Wesemann’s idol is the British human rights lawyer Philippe Sands. Sands and his Senegalese colleague Dior Fall Sow co-chair a team of international lawyers who drew up a clear definition of ecocide and are fighting to make it “an arrestable offense.” Sands has taken on the lawsuit by the British NGO Stop Ecocide to establish “the mass damage and destruction of the natural living world” as a new crime at the World Court. Right now, the Rome Statute of the International Criminal Court (ICC) lists four crimes: genocide, crimes against humanity, war crimes and crimes of aggression. Even the General Secretary of the UN has voiced his support for adding ecocide to this list, as have many other politicians and even business leaders. Belgium’s lawmakers passed a resolution supporting both domestic and international ecocide legislation.

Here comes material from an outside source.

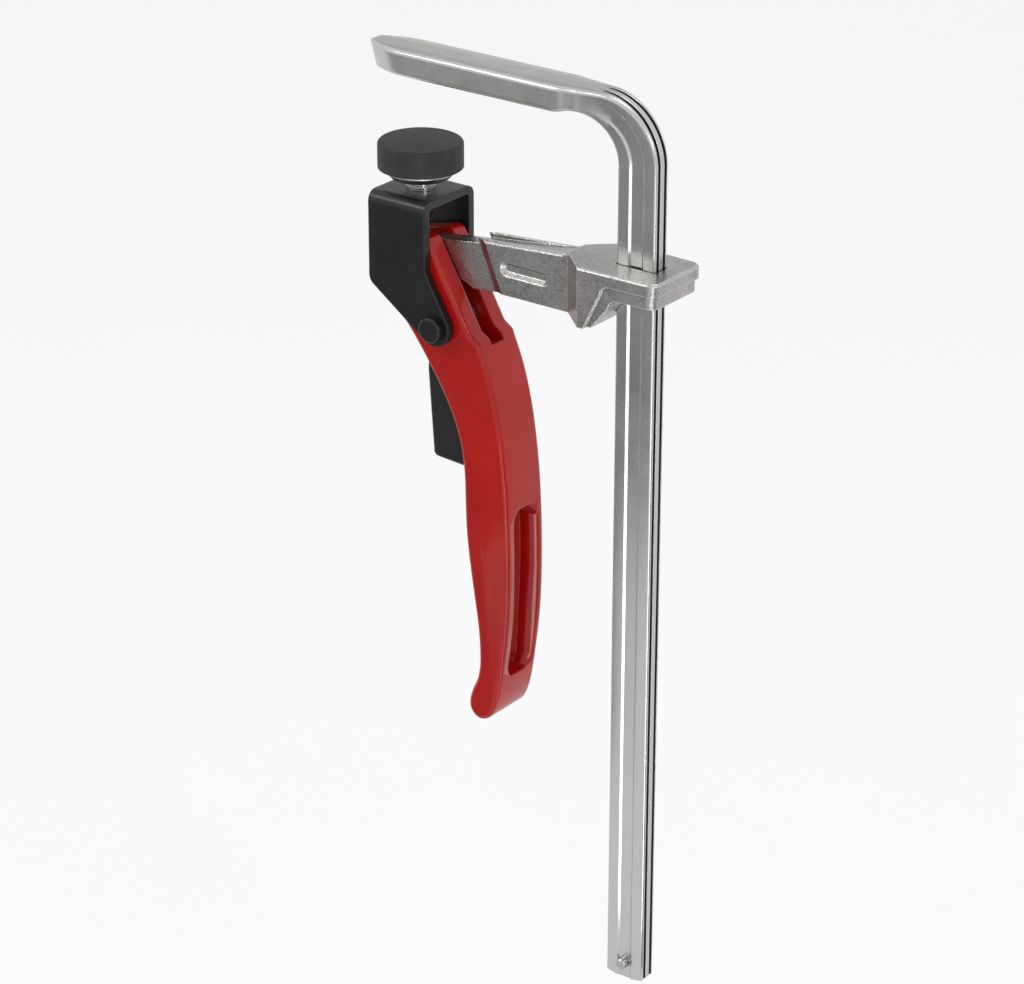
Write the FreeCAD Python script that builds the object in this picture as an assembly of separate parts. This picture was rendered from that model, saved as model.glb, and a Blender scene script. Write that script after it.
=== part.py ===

“What we are saying is that the protection of the environment is something that we take so seriously that we are now going to harness the power of the criminal law to achieve its greater protection and wellbeing,” Sands said in a recent interview with AlJazeera. An internationally renowned litigator who has argued dozens of human rights cases in front of the Hague, Sands’ ecological consciousness was “awakened by Chernobyl” in 1986, and he negotiated the UN Framework Convention on Climate Change for the vulnerable Alliance of Small Island States (AOSIS).

Now, Sands believes, the time has come to be bold. The World Court only holds individuals responsible, not corporations or countries. “You can’t put a corporation in prison,” Sands said at the recent European Trade Union Confederation in Brussels, jabbing his left index finger in the air to emphasize each word. “And what concentrates the mind of the chief executive is that she or he will personally be subject to criminal responsibility.”